* **Brief**:
The listing beneath should be written out in full, exactly as shown.

* **Data block**:
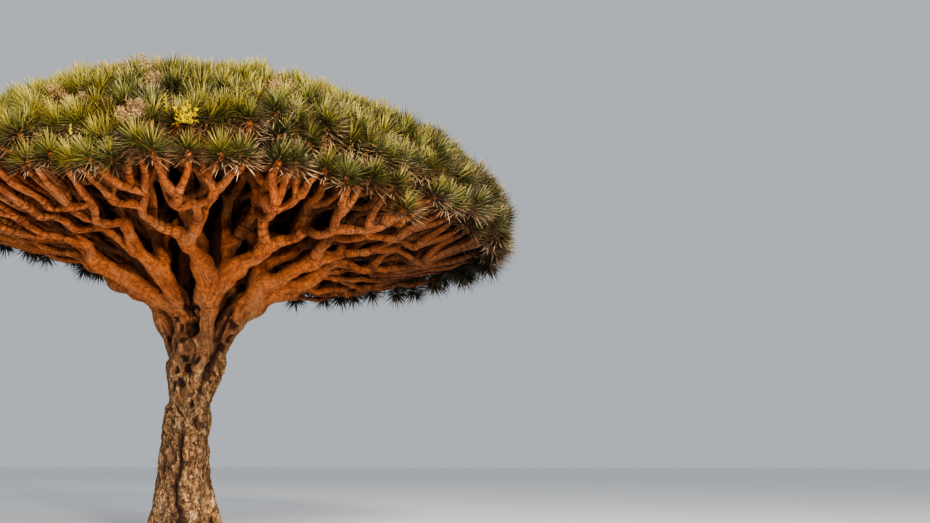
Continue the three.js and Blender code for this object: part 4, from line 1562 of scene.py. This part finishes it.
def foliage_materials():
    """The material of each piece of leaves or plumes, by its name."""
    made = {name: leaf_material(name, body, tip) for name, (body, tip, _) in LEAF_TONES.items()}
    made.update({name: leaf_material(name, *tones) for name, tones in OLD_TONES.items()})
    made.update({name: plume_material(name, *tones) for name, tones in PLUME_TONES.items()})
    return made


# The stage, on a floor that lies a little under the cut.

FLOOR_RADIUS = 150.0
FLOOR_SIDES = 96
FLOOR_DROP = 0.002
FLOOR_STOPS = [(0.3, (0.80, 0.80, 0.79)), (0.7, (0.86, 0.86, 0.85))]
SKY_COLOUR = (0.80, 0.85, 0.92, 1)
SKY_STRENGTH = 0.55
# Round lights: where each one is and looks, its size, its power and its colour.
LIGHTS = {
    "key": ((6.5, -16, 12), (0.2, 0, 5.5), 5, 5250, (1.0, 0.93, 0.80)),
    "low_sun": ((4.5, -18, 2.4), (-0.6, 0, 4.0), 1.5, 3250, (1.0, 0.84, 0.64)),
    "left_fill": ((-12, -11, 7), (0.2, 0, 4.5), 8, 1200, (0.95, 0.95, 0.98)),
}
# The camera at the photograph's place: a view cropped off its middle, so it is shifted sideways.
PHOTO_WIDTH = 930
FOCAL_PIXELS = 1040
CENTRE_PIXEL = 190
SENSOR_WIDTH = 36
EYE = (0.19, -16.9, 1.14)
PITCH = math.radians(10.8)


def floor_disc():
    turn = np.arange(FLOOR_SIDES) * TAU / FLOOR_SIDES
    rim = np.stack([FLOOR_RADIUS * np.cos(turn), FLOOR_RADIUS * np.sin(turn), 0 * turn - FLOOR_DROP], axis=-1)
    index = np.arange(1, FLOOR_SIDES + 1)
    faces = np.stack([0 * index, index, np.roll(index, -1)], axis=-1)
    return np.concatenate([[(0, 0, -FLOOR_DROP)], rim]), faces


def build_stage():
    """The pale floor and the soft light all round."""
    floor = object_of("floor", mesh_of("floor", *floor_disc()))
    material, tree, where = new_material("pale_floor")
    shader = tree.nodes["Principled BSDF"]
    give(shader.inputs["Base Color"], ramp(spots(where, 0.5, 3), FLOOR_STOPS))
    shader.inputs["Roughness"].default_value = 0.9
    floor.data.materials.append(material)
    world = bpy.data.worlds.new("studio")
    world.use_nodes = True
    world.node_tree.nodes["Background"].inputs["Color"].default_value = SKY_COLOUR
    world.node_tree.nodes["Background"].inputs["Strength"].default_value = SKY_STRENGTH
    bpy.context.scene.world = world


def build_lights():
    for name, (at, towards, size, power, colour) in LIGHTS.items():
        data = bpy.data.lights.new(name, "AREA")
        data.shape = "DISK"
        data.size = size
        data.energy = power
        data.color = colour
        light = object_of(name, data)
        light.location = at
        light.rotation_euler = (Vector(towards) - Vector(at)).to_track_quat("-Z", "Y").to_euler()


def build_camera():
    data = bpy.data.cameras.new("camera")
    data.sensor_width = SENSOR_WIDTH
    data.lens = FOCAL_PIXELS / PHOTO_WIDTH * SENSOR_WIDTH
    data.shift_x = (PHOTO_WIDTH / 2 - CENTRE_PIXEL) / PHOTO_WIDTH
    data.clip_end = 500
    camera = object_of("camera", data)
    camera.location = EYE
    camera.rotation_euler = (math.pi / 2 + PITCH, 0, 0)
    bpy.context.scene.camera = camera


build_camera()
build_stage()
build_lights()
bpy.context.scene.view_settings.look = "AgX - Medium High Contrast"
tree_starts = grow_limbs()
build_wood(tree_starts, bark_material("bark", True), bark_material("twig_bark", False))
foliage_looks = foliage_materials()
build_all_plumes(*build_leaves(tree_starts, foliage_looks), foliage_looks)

* **Answer to this task**:
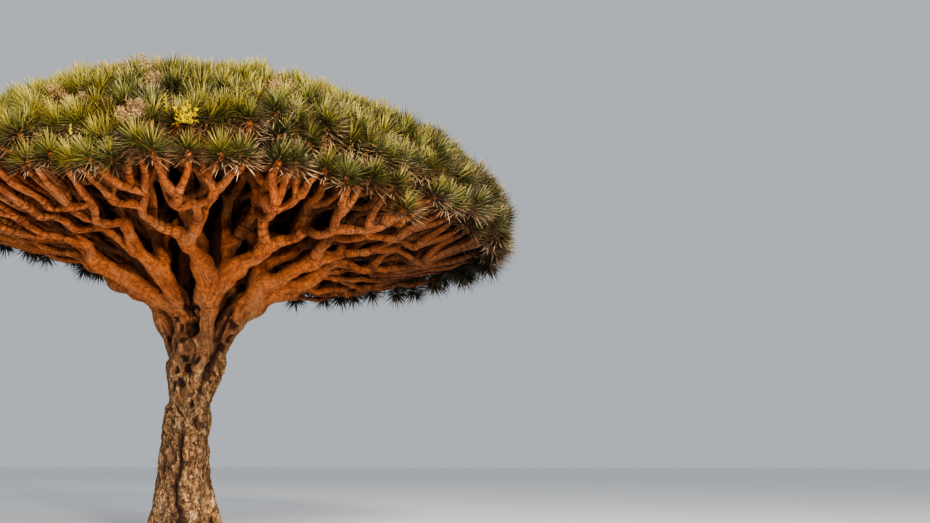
Continue the three.js and Blender code for this object: part 4, from line 1562 of scene.py. This part finishes it.
def foliage_materials():
    """The material of each piece of leaves or plumes, by its name."""
    made = {name: leaf_material(name, body, tip) for name, (body, tip, _) in LEAF_TONES.items()}
    made.update({name: leaf_material(name, *tones) for name, tones in OLD_TONES.items()})
    made.update({name: plume_material(name, *tones) for name, tones in PLUME_TONES.items()})
    return made


# The stage, on a floor that lies a little under the cut.

FLOOR_RADIUS = 150.0
FLOOR_SIDES = 96
FLOOR_DROP = 0.002
FLOOR_STOPS = [(0.3, (0.80, 0.80, 0.79)), (0.7, (0.86, 0.86, 0.85))]
SKY_COLOUR = (0.80, 0.85, 0.92, 1)
SKY_STRENGTH = 0.55
# Round lights: where each one is and looks, its size, its power and its colour.
LIGHTS = {
    "key": ((6.5, -16, 12), (0.2, 0, 5.5), 5, 5250, (1.0, 0.93, 0.80)),
    "low_sun": ((4.5, -18, 2.4), (-0.6, 0, 4.0), 1.5, 3250, (1.0, 0.84, 0.64)),
    "left_fill": ((-12, -11, 7), (0.2, 0, 4.5), 8, 1200, (0.95, 0.95, 0.98)),
}
# The camera at the photograph's place: a view cropped off its middle, so it is shifted sideways.
PHOTO_WIDTH = 930
FOCAL_PIXELS = 1040
CENTRE_PIXEL = 190
SENSOR_WIDTH = 36
EYE = (0.19, -16.9, 1.14)
PITCH = math.radians(10.8)


def floor_disc():
    turn = np.arange(FLOOR_SIDES) * TAU / FLOOR_SIDES
    rim = np.stack([FLOOR_RADIUS * np.cos(turn), FLOOR_RADIUS * np.sin(turn), 0 * turn - FLOOR_DROP], axis=-1)
    index = np.arange(1, FLOOR_SIDES + 1)
    faces = np.stack([0 * index, index, np.roll(index, -1)], axis=-1)
    return np.concatenate([[(0, 0, -FLOOR_DROP)], rim]), faces


def build_stage():
    """The pale floor and the soft light all round."""
    floor = object_of("floor", mesh_of("floor", *floor_disc()))
    material, tree, where = new_material("pale_floor")
    shader = tree.nodes["Principled BSDF"]
    give(shader.inputs["Base Color"], ramp(spots(where, 0.5, 3), FLOOR_STOPS))
    shader.inputs["Roughness"].default_value = 0.9
    floor.data.materials.append(material)
    world = bpy.data.worlds.new("studio")
    world.use_nodes = True
    world.node_tree.nodes["Background"].inputs["Color"].default_value = SKY_COLOUR
    world.node_tree.nodes["Background"].inputs["Strength"].default_value = SKY_STRENGTH
    bpy.context.scene.world = world


def build_lights():
    for name, (at, towards, size, power, colour) in LIGHTS.items():
        data = bpy.data.lights.new(name, "AREA")
        data.shape = "DISK"
        data.size = size
        data.energy = power
        data.color = colour
        light = object_of(name, data)
        light.location = at
        light.rotation_euler = (Vector(towards) - Vector(at)).to_track_quat("-Z", "Y").to_euler()


def build_camera():
    data = bpy.data.cameras.new("camera")
    data.sensor_width = SENSOR_WIDTH
    data.lens = FOCAL_PIXELS / PHOTO_WIDTH * SENSOR_WIDTH
    data.shift_x = (PHOTO_WIDTH / 2 - CENTRE_PIXEL) / PHOTO_WIDTH
    data.clip_end = 500
    camera = object_of("camera", data)
    camera.location = EYE
    camera.rotation_euler = (math.pi / 2 + PITCH, 0, 0)
    bpy.context.scene.camera = camera


build_camera()
build_stage()
build_lights()
bpy.context.scene.view_settings.look = "AgX - Medium High Contrast"
tree_starts = grow_limbs()
build_wood(tree_starts, bark_material("bark", True), bark_material("twig_bark", False))
foliage_looks = foliage_materials()
build_all_plumes(*build_leaves(tree_starts, foliage_looks), foliage_looks)